Date: Fri, 24 Sep 1999 01:42:45 GMT
Message-Id: <199909240142.BAA21324@hermes.java.sun.com>
From: JDCTechTips@sun.com
Subject: JDC Tech Tips  Sept. 23, 1999
To: JDCMember@sun.com
Reply-To: JDCTechTips@sun.com
Errors-To: JDCMailErrors@sun.com
Precedence: junk
Mime-Version: 1.0
Content-Type: text/plain; charset=us-ascii


 J  D  C    T  E  C  H    T  I  P  S

                      TIPS, TECHNIQUES, AND SAMPLE CODE


WELCOME to the Java Developer Connection(sm) (JDC) Tech Tips, 
September 23, 1999. This issue covers:

         * Extracting Links from an HTML File
         * Sorting Arrays

This issue of the JDC Tech Tips is written by Patrick Chan,
the author of the publication "The Java(tm) Developers Almanac"
(http://www.amazon.com/exec/obidos/ASIN/0201432986/xeo).

- - - - - - - - - - - - - - - - - - - - - - - - - - - - - - - - - - 
EXTRACTING LINKS FROM AN HTML FILE

There are many applications that fetch an HTML page from the Web 
and then extract the links from the page.  For example, a
link-checker application fetches a page, extracts the links, and 
then checks the links to see of they refer to actual pages.  

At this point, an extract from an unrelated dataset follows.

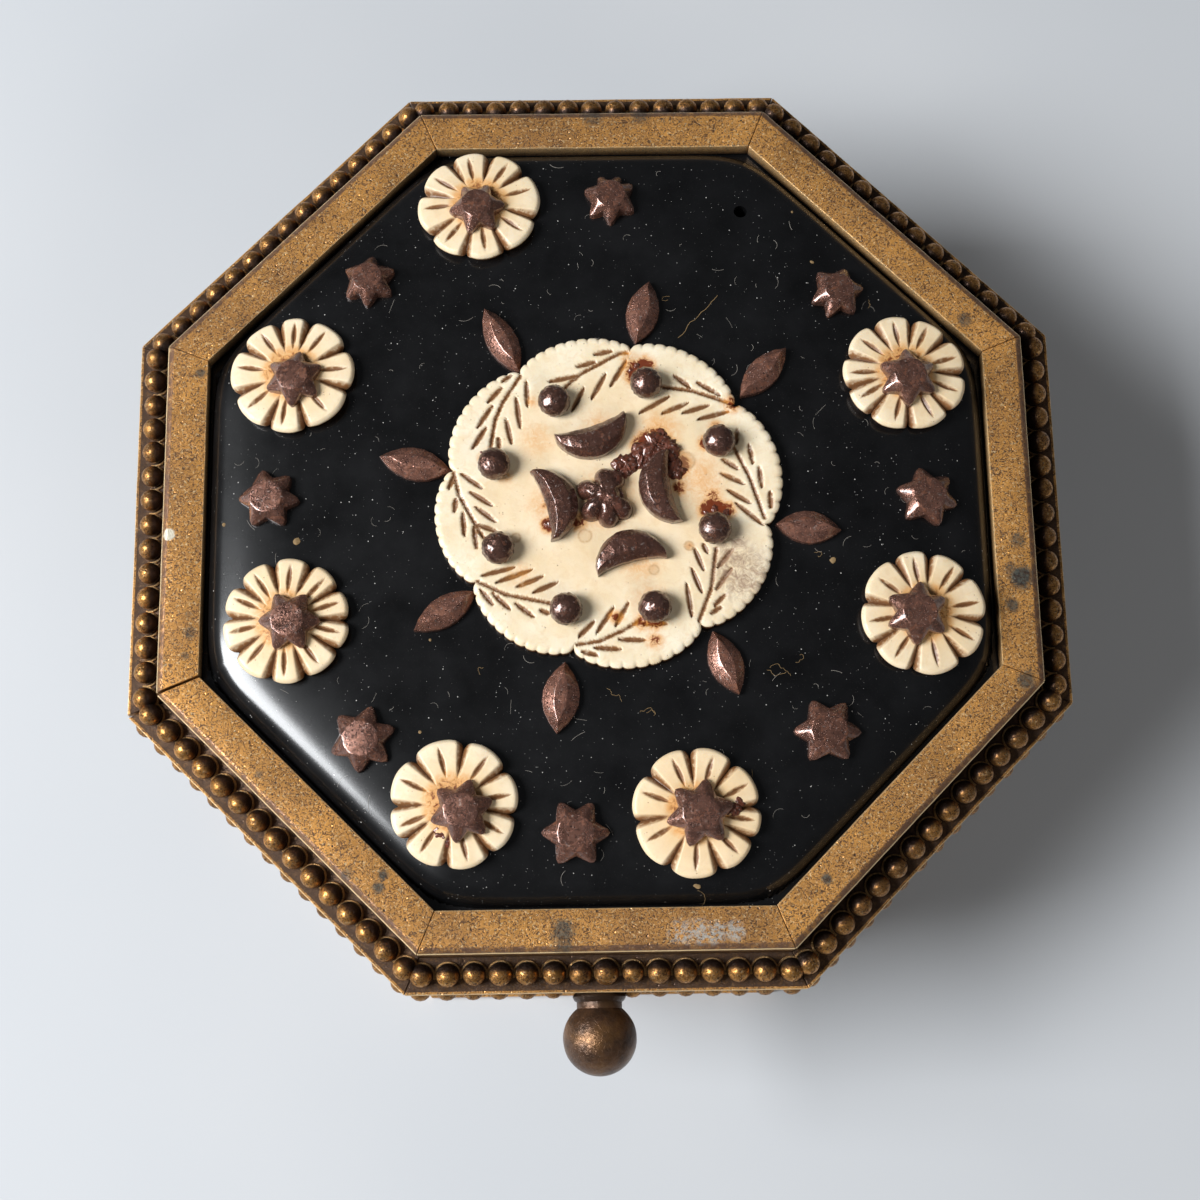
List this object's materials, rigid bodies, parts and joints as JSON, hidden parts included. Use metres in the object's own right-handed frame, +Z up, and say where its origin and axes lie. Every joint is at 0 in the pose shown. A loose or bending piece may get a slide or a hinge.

The HTML 3.2 support in the Java(tm) 2 platform makes it fairly easy 
to find and parse links. This tip demonstrates how to use that 
support.

The first step is to create an editor kit.  The purpose of an editor
kit is to parse data in some format, such as HTML or RTF, and store
the information in a data structure that fully represents the data.
This data structure, called a Document, allows you to examine and 
modify the data in a convenient way.

Let's look at an example. In the following example program, we're 
going to examine the HTML data in a Document object. The program 
looks for A (anchor) tags and extracts the HREF attribute information 
from these tags.


import java.io.*;
import java.net.*;
import javax.swing.text.*;
import javax.swing.text.html.*;

class GetLinks {
    public static void main(String[] args) {
        EditorKit kit = new HTMLEditorKit();
        Document doc = kit.createDefaultDocument();

        // The Document class does not yet handle charset's properly.
        doc.putProperty("IgnoreCharsetDirective", Boolean.TRUE);
        try {
            // Create a reader on the HTML content.
            Reader rd = getReader(args[0]);

            // Parse the HTML.
            kit.read(rd, doc, 0);

            // Iterate through the elements of the HTML document.
            ElementIterator it = new ElementIterator(doc);
 	    javax.swing.text.Element elem;
 	    while ((elem = it.next()) != null) {
	        SimpleAttributeSet s = (SimpleAttributeSet)
                    elem.getAttributes().getAttribute(HTML.Tag.A);
                if (s != null) {
                    System.out.println(s.getAttribute(HTML.Attribute.HREF));
                }
 	    }
        } catch (Exception e) {
            e.printStackTrace();
        }
	System.exit(1);
    }

    // Returns a reader on the HTML data. If 'uri' begins
    // with "http:", it's treated as a URL; otherwise,
    // it's assumed to be a local filename.
    static Reader getReader(String uri) throws IOException {
        if (uri.startsWith("http:")) {
            // Retrieve from Internet.
	    URLConnection conn = new URL(uri).openConnection();
            return new InputStreamReader(conn.getInputStream());
        } else {
            // Retrieve from file.
	    return new FileReader(uri);
        }
    }
}


This program takes one parameter from the command line.  If the
parameter starts with "http:", the program treats the parameter as 
a URL and fetches the HTML from that URL.  Otherwise, the parameter 
is treated as a filename and the HTML is fetched from that file.

For example, 

    $ java GetLinks http://java.sun.com

retrieves the HTML from the main page at java.sun.com.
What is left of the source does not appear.